◆ **PROBLEM DESCRIPTION**
Print out every line, exactly as written.

◆ **PROVIDED DATA**
============
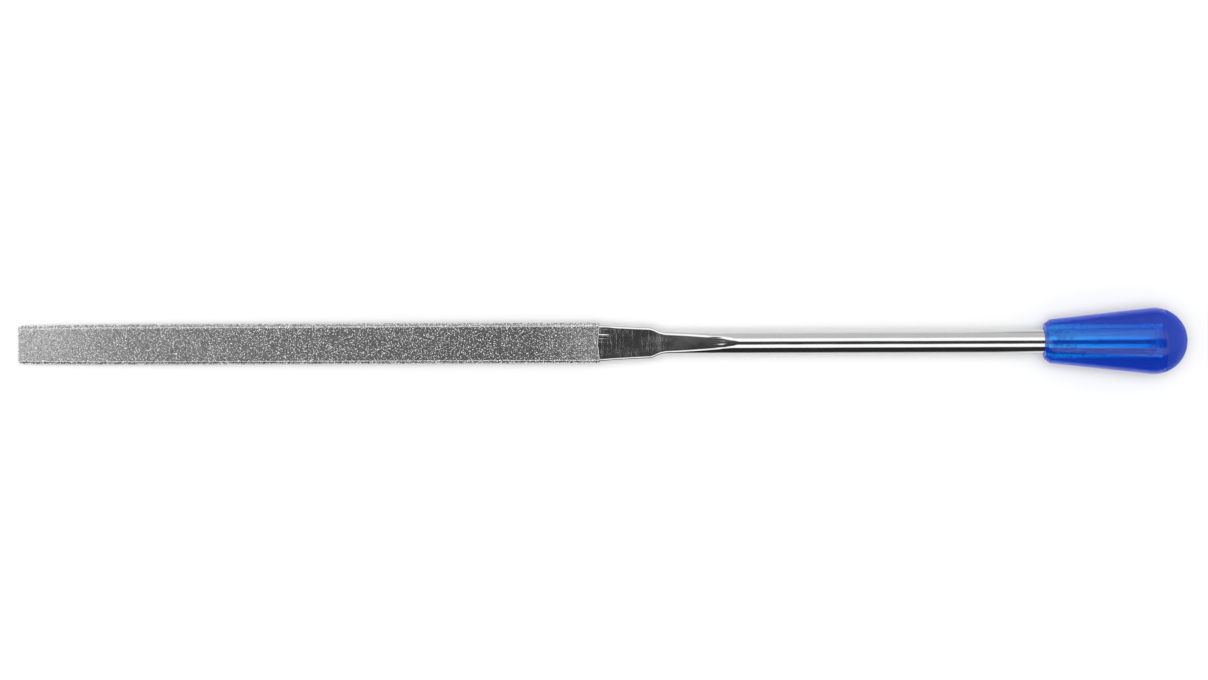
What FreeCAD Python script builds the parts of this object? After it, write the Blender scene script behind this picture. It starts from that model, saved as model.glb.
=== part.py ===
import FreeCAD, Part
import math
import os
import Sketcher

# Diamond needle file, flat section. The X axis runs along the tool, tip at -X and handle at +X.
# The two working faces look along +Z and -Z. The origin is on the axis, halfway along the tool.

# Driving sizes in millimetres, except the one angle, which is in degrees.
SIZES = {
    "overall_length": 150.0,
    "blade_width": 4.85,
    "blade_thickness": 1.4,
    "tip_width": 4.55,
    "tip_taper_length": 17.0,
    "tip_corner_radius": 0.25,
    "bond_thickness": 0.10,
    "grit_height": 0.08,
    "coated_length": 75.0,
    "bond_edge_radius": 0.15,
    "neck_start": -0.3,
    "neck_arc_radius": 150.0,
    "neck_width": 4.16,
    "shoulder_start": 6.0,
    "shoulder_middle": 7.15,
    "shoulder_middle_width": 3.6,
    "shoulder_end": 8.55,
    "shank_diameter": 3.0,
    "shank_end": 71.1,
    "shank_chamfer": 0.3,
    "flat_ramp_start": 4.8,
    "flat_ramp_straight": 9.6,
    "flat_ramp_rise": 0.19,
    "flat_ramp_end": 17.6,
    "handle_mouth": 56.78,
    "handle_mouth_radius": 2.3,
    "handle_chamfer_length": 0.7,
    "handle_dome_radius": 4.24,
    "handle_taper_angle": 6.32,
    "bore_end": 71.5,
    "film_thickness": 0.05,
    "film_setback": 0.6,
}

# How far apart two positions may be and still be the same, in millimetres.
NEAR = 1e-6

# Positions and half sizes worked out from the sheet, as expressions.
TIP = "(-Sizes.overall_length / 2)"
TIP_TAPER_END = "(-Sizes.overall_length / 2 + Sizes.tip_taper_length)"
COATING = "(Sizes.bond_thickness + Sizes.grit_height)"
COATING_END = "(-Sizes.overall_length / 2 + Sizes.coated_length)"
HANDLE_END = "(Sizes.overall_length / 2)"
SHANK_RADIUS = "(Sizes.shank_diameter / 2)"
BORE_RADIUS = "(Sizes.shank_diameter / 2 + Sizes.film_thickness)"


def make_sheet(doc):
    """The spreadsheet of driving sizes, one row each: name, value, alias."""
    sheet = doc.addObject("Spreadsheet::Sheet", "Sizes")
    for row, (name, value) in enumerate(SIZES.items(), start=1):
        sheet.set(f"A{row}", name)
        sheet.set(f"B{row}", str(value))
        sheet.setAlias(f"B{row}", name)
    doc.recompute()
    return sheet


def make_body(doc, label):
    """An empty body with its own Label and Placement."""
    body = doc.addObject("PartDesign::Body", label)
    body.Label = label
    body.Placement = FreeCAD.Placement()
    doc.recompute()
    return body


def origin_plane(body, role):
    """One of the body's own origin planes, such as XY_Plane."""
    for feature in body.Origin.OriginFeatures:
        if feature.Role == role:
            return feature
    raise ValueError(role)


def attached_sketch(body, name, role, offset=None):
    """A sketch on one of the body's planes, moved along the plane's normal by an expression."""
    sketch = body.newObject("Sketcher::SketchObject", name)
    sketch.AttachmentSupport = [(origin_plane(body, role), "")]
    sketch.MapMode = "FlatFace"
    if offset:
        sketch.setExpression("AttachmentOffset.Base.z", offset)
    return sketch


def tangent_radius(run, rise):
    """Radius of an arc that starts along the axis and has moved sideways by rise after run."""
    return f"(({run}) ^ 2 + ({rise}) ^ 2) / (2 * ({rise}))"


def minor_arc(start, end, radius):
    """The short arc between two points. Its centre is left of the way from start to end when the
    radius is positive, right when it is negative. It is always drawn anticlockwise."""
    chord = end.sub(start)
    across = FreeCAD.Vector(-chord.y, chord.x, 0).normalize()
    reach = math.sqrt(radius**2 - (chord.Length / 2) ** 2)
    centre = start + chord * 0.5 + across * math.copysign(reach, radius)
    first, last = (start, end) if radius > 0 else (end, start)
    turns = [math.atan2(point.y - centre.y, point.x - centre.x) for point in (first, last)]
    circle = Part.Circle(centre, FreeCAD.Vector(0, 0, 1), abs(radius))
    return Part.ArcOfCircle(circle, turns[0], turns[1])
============
◆ **ANSWER FOR THIS EXERCISE**
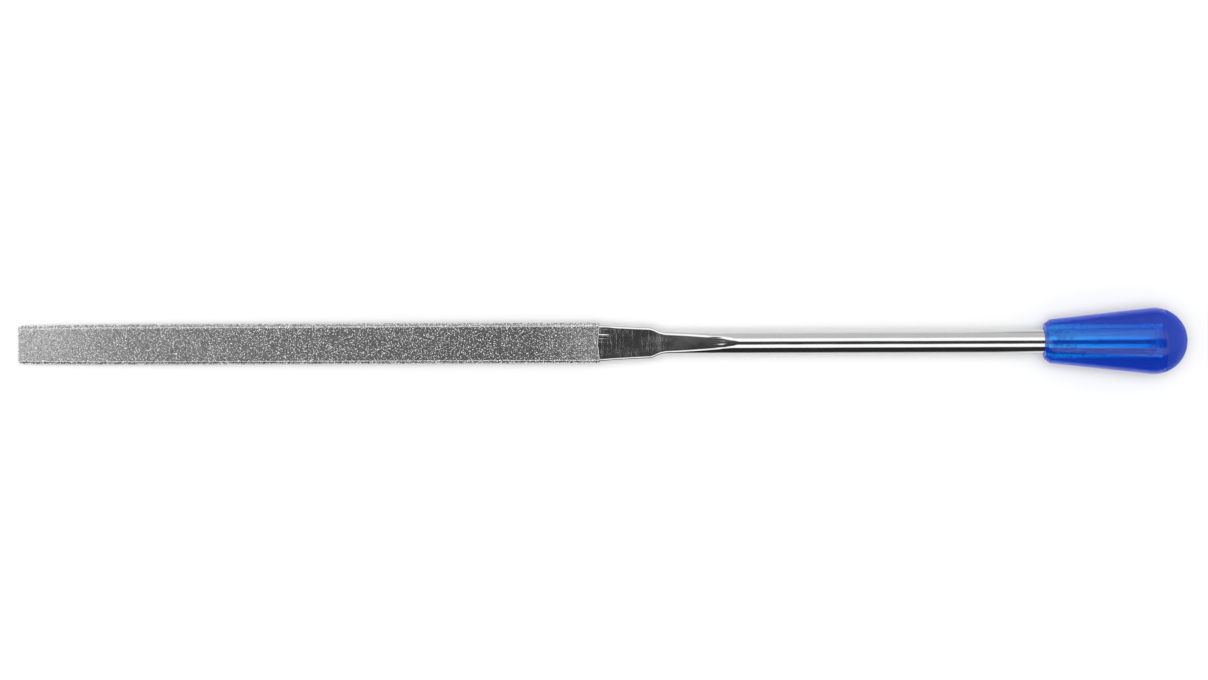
What FreeCAD Python script builds the parts of this object? After it, write the Blender scene script behind this picture. It starts from that model, saved as model.glb.
=== part.py ===
import FreeCAD, Part
import math
import os
import Sketcher

# Diamond needle file, flat section. The X axis runs along the tool, tip at -X and handle at +X.
# The two working faces look along +Z and -Z. The origin is on the axis, halfway along the tool.

# Driving sizes in millimetres, except the one angle, which is in degrees.
SIZES = {
    "overall_length": 150.0,
    "blade_width": 4.85,
    "blade_thickness": 1.4,
    "tip_width": 4.55,
    "tip_taper_length": 17.0,
    "tip_corner_radius": 0.25,
    "bond_thickness": 0.10,
    "grit_height": 0.08,
    "coated_length": 75.0,
    "bond_edge_radius": 0.15,
    "neck_start": -0.3,
    "neck_arc_radius": 150.0,
    "neck_width": 4.16,
    "shoulder_start": 6.0,
    "shoulder_middle": 7.15,
    "shoulder_middle_width": 3.6,
    "shoulder_end": 8.55,
    "shank_diameter": 3.0,
    "shank_end": 71.1,
    "shank_chamfer": 0.3,
    "flat_ramp_start": 4.8,
    "flat_ramp_straight": 9.6,
    "flat_ramp_rise": 0.19,
    "flat_ramp_end": 17.6,
    "handle_mouth": 56.78,
    "handle_mouth_radius": 2.3,
    "handle_chamfer_length": 0.7,
    "handle_dome_radius": 4.24,
    "handle_taper_angle": 6.32,
    "bore_end": 71.5,
    "film_thickness": 0.05,
    "film_setback": 0.6,
}

# How far apart two positions may be and still be the same, in millimetres.
NEAR = 1e-6

# Positions and half sizes worked out from the sheet, as expressions.
TIP = "(-Sizes.overall_length / 2)"
TIP_TAPER_END = "(-Sizes.overall_length / 2 + Sizes.tip_taper_length)"
COATING = "(Sizes.bond_thickness + Sizes.grit_height)"
COATING_END = "(-Sizes.overall_length / 2 + Sizes.coated_length)"
HANDLE_END = "(Sizes.overall_length / 2)"
SHANK_RADIUS = "(Sizes.shank_diameter / 2)"
BORE_RADIUS = "(Sizes.shank_diameter / 2 + Sizes.film_thickness)"


def make_sheet(doc):
    """The spreadsheet of driving sizes, one row each: name, value, alias."""
    sheet = doc.addObject("Spreadsheet::Sheet", "Sizes")
    for row, (name, value) in enumerate(SIZES.items(), start=1):
        sheet.set(f"A{row}", name)
        sheet.set(f"B{row}", str(value))
        sheet.setAlias(f"B{row}", name)
    doc.recompute()
    return sheet


def make_body(doc, label):
    """An empty body with its own Label and Placement."""
    body = doc.addObject("PartDesign::Body", label)
    body.Label = label
    body.Placement = FreeCAD.Placement()
    doc.recompute()
    return body


def origin_plane(body, role):
    """One of the body's own origin planes, such as XY_Plane."""
    for feature in body.Origin.OriginFeatures:
        if feature.Role == role:
            return feature
    raise ValueError(role)


def attached_sketch(body, name, role, offset=None):
    """A sketch on one of the body's planes, moved along the plane's normal by an expression."""
    sketch = body.newObject("Sketcher::SketchObject", name)
    sketch.AttachmentSupport = [(origin_plane(body, role), "")]
    sketch.MapMode = "FlatFace"
    if offset:
        sketch.setExpression("AttachmentOffset.Base.z", offset)
    return sketch


def tangent_radius(run, rise):
    """Radius of an arc that starts along the axis and has moved sideways by rise after run."""
    return f"(({run}) ^ 2 + ({rise}) ^ 2) / (2 * ({rise}))"


def minor_arc(start, end, radius):
    """The short arc between two points. Its centre is left of the way from start to end when the
    radius is positive, right when it is negative. It is always drawn anticlockwise."""
    chord = end.sub(start)
    across = FreeCAD.Vector(-chord.y, chord.x, 0).normalize()
    reach = math.sqrt(radius**2 - (chord.Length / 2) ** 2)
    centre = start + chord * 0.5 + across * math.copysign(reach, radius)
    first, last = (start, end) if radius > 0 else (end, start)
    turns = [math.atan2(point.y - centre.y, point.x - centre.x) for point in (first, last)]
    circle = Part.Circle(centre, FreeCAD.Vector(0, 0, 1), abs(radius))
    return Part.ArcOfCircle(circle, turns[0], turns[1])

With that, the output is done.